7. Double click on the animation button and watch the hyperbola form!

Proofs

Statement: The sum of the distances from two points (the foci) inside an ellipse to any point on the ellipse is constant.
Proof: The foci on our sketch are the points A (the center of the circle) and B (the point inside the circle).  We will again use Geometer's Sketchpad to visualize our proof.  Construct a line segment from A to C and place a point of intersection E where this new line segment intersects the perpendicular line passing through point D.  This point E traces out the ellipse.  Construct another line segment between points E and B.  You should now have a triangle BCE with a perpendicular bisector ED.  Because ED is the perpendicular bisector, BD is congruent to DC and the angles BDE and CDE are both 90 degrees.  Of course, DE is congruent to itself, and thus we have two triangles with two congruent sides with an included congruent angle.  By SAS, the triangles are congruent and therefore EB is congruent to EC.  The radius of the circle is AC = AE+EC = AE+EB.  So since the radius is constant, the sum AE+EB is always constant.

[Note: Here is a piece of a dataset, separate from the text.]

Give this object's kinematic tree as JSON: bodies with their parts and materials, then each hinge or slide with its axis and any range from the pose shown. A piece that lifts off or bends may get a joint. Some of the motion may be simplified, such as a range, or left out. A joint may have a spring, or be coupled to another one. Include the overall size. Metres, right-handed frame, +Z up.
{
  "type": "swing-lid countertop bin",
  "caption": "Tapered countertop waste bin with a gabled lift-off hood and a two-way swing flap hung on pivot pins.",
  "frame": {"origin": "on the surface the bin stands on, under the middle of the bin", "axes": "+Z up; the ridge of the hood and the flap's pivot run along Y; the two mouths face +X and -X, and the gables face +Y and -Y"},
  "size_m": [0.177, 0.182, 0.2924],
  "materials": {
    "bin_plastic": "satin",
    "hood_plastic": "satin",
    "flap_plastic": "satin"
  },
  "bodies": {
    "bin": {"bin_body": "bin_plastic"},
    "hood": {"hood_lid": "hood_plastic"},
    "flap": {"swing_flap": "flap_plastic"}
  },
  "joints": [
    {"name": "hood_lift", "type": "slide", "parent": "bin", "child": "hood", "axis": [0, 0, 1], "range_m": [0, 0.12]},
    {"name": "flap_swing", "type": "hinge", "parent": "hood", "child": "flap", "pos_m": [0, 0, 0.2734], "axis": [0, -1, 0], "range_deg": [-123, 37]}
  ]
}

Statement: The difference of the distances from two points (the foci) inside a hyperbola to any point on the hyperbola is constant.

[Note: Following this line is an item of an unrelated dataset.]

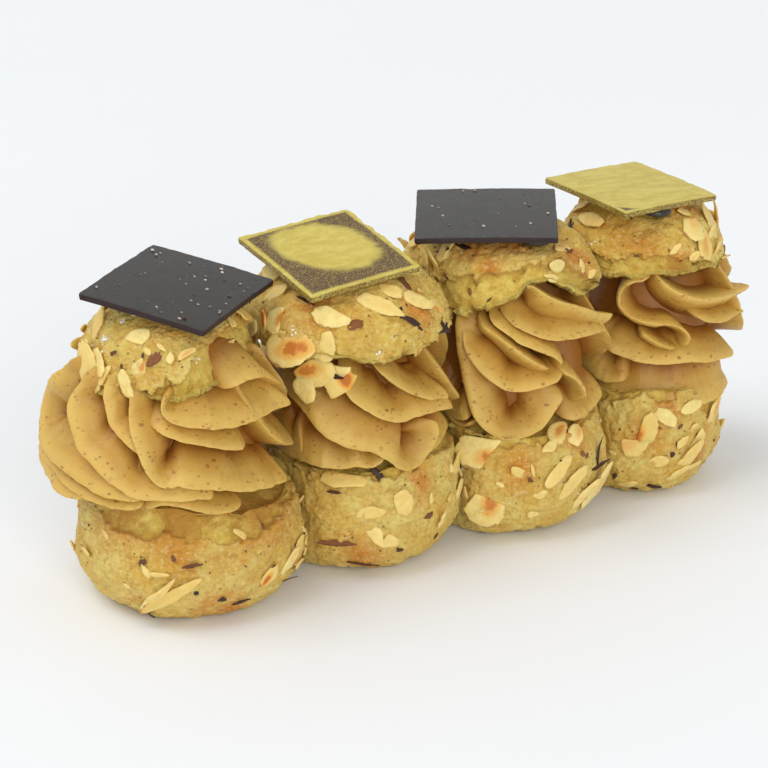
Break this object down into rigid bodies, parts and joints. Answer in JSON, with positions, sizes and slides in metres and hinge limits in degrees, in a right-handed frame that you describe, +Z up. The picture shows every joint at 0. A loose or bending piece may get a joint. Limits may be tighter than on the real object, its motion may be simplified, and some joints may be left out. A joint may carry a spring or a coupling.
{
  "type": "paris brest pastry",
  "caption": "Filled choux bar: buns baked in a strip, piped praline cream swirls, torn tops, almond flakes and thin chocolate squares on top.",
  "frame": {"origin": "middle of the bounding box on the surface that the pastry stands on", "axes": "+X along the strip of buns, +Z up, +Y towards the back"},
  "size_m": [0.1577, 0.0498, 0.0662],
  "materials": {
    "choux": "baked choux crust, golden with darker toasted spots, matt to satin",
    "praline_cream": "smooth piped hazelnut praline cream, soft sheen, fine brown specks",
    "dark_chocolate": "tempered dark chocolate, smooth and glossy, broken crumbly edges",
    "gold_dust": "dark chocolate brushed with pale gold lustre dust",
    "almond": "toasted flaked almond with brown skin edges",
    "sugar": "loose icing sugar grains"
  },
  "bodies": {
    "root": {"choux_base": "choux", "choux_lid": "choux", "cream_1": "praline_cream", "cream_2": "praline_cream", "cream_3": "praline_cream", "cream_4": "praline_cream", "plaque_dark_1": "dark_chocolate", "plaque_gold_2": "gold_dust", "plaque_dark_3": "dark_chocolate", "plaque_gold_4": "gold_dust", "dab_3": "dark_chocolate", "dab_4": "dark_chocolate"}
  },
  "joints": []
}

Proof: The foci on our sketch are again the points A (the center of the circle) and B (the point outside the circle).  We will again use Geometer's Sketchpad to visualize our proof.  Construct a line through points A and C and place a point of intersection E where this new line intersects the perpendicular line passing through point D.  This point E traces out the hyperbola.  Construct a line segment between points E and B.  You should now have a triangle BCE with a perpendicular bisector ED.  Because ED is the perpendicular bisector, BD is congruent to DC and the angles BDE and CDE are both 90 degrees.  Of course, DE is congruent to itself, and thus we have two triangles with two congruent sides with an included congruent angle.  By SAS, the triangles are congruent and therefore EB is congruent to EC.  The radius of the circle is AC and AE = AC+EC.  Then AE-EC = AC and therefore AE-BE=AC.  So since the radius is constant, the difference AE-BE is always constant.